◆ What the task asks ◆
Among the lines of data below, reproduce only those from the one with "for NAME, SIDE" through the one with "if empty is", exactly as they stand, both ends included.

----------------------------------------

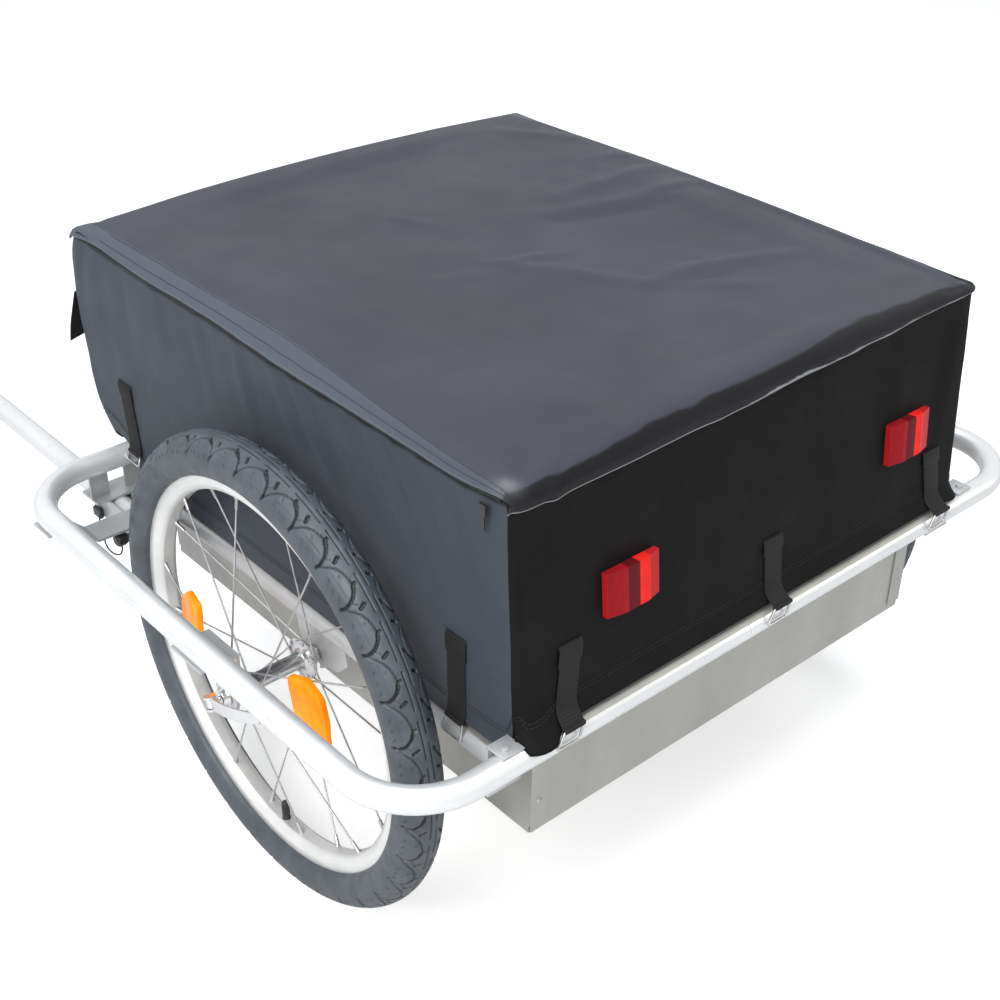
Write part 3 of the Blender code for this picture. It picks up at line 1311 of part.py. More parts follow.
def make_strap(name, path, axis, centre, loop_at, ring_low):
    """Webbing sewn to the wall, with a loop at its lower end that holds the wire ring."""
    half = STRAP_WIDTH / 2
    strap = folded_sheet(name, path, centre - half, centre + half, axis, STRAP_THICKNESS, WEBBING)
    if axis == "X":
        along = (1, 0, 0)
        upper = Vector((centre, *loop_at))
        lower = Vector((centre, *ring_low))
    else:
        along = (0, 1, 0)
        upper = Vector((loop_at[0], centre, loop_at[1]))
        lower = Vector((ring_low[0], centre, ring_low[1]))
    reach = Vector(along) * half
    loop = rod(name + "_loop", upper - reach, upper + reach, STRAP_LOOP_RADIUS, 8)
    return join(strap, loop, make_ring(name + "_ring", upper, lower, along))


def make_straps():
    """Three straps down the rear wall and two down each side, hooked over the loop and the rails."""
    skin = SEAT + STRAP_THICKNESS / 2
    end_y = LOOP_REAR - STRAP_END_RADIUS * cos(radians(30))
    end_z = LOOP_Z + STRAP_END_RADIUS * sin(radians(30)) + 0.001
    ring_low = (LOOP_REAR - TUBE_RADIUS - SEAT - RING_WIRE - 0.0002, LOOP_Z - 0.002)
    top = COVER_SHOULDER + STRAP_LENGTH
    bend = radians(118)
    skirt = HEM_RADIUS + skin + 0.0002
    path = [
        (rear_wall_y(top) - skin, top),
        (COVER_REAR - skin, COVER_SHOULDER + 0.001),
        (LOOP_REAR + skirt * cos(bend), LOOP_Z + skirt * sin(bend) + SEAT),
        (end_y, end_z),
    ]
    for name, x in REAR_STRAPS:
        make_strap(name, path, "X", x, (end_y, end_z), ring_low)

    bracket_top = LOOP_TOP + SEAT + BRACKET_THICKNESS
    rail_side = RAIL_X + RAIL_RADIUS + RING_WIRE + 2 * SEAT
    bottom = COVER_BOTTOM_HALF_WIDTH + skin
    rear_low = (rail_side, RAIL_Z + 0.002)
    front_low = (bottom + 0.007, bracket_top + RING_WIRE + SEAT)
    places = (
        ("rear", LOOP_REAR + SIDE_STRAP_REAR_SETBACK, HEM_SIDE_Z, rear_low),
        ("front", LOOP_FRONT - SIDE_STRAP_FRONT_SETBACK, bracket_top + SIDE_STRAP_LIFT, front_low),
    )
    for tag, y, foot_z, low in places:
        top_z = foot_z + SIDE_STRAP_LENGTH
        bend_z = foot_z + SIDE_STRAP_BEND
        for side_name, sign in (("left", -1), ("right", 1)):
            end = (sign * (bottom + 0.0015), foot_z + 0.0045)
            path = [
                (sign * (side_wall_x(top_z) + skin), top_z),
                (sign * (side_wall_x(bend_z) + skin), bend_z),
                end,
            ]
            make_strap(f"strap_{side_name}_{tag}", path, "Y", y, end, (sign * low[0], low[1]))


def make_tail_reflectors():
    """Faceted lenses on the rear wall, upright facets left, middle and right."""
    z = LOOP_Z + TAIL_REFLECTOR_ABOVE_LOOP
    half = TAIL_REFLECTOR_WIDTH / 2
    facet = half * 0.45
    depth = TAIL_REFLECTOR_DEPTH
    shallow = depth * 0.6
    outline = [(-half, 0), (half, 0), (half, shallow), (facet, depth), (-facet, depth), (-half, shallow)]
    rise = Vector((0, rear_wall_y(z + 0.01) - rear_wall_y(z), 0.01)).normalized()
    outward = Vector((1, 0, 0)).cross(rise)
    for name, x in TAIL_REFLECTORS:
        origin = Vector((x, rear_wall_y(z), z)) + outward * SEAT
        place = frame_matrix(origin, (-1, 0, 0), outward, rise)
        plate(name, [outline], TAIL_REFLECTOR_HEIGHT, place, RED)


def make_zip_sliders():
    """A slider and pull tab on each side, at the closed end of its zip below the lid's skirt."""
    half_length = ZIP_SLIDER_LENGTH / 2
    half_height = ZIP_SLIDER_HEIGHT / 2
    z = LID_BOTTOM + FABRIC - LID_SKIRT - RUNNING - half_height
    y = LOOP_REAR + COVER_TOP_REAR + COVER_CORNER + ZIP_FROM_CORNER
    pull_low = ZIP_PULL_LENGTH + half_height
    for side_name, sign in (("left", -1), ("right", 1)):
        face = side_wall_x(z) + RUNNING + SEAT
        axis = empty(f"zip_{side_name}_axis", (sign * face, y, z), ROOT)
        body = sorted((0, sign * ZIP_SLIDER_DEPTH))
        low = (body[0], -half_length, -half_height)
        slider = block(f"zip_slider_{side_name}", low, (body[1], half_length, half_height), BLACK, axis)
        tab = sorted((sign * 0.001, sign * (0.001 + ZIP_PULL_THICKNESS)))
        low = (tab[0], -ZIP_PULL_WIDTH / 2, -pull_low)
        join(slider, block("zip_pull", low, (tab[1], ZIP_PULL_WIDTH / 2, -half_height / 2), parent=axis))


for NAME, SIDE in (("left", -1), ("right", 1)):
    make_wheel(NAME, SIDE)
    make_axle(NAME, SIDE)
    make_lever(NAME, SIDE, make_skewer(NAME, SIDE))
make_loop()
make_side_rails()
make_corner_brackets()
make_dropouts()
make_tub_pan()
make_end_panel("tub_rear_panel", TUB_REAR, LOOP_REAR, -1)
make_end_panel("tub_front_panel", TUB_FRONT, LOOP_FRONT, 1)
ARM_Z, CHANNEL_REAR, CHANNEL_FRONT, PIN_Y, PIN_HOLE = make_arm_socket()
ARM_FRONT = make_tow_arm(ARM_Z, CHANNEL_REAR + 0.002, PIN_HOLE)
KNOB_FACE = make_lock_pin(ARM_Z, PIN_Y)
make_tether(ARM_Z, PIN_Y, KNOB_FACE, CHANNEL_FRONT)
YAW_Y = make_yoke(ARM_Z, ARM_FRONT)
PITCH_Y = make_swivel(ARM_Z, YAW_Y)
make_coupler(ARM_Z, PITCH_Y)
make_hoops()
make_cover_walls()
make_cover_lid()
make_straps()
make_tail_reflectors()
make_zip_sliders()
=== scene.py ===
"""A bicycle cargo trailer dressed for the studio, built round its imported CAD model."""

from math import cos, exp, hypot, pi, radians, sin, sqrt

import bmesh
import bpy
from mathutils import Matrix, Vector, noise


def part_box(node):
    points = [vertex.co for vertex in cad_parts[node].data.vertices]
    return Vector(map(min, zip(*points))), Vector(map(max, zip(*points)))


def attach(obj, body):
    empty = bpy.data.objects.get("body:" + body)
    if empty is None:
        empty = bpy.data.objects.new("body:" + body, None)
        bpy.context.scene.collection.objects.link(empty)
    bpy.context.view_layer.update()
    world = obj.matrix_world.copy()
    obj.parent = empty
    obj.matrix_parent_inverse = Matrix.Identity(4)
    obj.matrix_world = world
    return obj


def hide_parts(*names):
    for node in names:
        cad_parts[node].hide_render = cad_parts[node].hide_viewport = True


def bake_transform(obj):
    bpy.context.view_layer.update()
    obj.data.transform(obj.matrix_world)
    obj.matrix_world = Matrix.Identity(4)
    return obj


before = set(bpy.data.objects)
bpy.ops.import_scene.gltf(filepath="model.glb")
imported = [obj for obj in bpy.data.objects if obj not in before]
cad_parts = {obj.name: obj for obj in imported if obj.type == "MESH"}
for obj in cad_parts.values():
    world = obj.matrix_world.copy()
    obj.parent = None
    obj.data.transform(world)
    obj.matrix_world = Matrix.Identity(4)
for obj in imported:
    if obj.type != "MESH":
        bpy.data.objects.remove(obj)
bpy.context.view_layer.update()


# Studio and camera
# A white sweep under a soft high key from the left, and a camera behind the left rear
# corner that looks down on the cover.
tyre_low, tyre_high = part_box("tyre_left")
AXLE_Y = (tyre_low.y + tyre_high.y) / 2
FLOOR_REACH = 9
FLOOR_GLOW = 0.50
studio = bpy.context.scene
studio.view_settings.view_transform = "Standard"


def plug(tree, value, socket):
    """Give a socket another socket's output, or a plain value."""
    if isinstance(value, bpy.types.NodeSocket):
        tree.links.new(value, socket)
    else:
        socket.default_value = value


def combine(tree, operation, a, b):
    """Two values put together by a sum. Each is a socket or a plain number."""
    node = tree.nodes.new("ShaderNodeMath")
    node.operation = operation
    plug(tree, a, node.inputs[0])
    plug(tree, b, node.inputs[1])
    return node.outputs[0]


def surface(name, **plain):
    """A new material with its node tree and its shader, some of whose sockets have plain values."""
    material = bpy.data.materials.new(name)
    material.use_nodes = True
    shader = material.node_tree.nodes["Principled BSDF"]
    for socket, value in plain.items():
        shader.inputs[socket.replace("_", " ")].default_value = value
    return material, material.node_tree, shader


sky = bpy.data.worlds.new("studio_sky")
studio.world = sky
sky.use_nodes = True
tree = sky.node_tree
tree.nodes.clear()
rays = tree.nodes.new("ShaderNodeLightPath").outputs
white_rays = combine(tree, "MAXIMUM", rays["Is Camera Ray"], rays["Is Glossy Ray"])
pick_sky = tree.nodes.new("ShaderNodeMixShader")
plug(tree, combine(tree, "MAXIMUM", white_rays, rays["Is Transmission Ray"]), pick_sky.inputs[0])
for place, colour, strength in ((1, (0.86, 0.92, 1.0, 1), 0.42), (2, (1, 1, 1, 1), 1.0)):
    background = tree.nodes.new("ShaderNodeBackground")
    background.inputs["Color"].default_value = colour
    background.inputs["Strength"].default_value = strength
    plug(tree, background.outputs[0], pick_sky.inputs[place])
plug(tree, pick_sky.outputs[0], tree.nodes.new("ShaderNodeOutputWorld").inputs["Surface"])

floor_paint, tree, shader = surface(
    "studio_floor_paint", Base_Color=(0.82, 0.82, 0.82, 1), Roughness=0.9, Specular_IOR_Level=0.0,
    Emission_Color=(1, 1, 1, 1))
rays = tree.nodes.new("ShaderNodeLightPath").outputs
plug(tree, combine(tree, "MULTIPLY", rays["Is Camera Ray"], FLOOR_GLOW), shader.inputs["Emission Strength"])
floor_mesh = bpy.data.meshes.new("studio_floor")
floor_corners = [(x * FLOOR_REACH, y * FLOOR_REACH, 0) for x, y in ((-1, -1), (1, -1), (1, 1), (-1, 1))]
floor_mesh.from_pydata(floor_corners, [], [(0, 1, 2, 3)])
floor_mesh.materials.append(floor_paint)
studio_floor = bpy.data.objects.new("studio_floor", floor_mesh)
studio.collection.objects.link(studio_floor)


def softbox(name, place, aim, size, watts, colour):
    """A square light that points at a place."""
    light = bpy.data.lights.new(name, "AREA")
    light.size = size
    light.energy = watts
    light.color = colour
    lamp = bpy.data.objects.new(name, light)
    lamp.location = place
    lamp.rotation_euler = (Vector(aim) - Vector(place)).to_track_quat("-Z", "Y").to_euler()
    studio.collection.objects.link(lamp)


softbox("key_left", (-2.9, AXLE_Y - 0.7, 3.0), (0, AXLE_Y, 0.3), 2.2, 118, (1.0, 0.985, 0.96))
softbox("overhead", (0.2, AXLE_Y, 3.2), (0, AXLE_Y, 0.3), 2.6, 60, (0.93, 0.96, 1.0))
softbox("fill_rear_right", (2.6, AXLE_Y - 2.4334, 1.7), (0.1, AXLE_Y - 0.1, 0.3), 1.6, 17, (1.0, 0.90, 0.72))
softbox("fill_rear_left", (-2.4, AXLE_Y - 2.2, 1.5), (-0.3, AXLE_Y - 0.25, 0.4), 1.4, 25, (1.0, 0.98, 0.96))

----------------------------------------

◆ Correct answer ◆
for NAME, SIDE in (("left", -1), ("right", 1)):
    make_wheel(NAME, SIDE)
    make_axle(NAME, SIDE)
    make_lever(NAME, SIDE, make_skewer(NAME, SIDE))
make_loop()
make_side_rails()
make_corner_brackets()
make_dropouts()
make_tub_pan()
make_end_panel("tub_rear_panel", TUB_REAR, LOOP_REAR, -1)
make_end_panel("tub_front_panel", TUB_FRONT, LOOP_FRONT, 1)
ARM_Z, CHANNEL_REAR, CHANNEL_FRONT, PIN_Y, PIN_HOLE = make_arm_socket()
ARM_FRONT = make_tow_arm(ARM_Z, CHANNEL_REAR + 0.002, PIN_HOLE)
KNOB_FACE = make_lock_pin(ARM_Z, PIN_Y)
make_tether(ARM_Z, PIN_Y, KNOB_FACE, CHANNEL_FRONT)
YAW_Y = make_yoke(ARM_Z, ARM_FRONT)
PITCH_Y = make_swivel(ARM_Z, YAW_Y)
make_coupler(ARM_Z, PITCH_Y)
make_hoops()
make_cover_walls()
make_cover_lid()
make_straps()
make_tail_reflectors()
make_zip_sliders()
=== scene.py ===
"""A bicycle cargo trailer dressed for the studio, built round its imported CAD model."""

from math import cos, exp, hypot, pi, radians, sin, sqrt

import bmesh
import bpy
from mathutils import Matrix, Vector, noise


def part_box(node):
    points = [vertex.co for vertex in cad_parts[node].data.vertices]
    return Vector(map(min, zip(*points))), Vector(map(max, zip(*points)))


def attach(obj, body):
    empty = bpy.data.objects.get("body:" + body)
    if empty is None:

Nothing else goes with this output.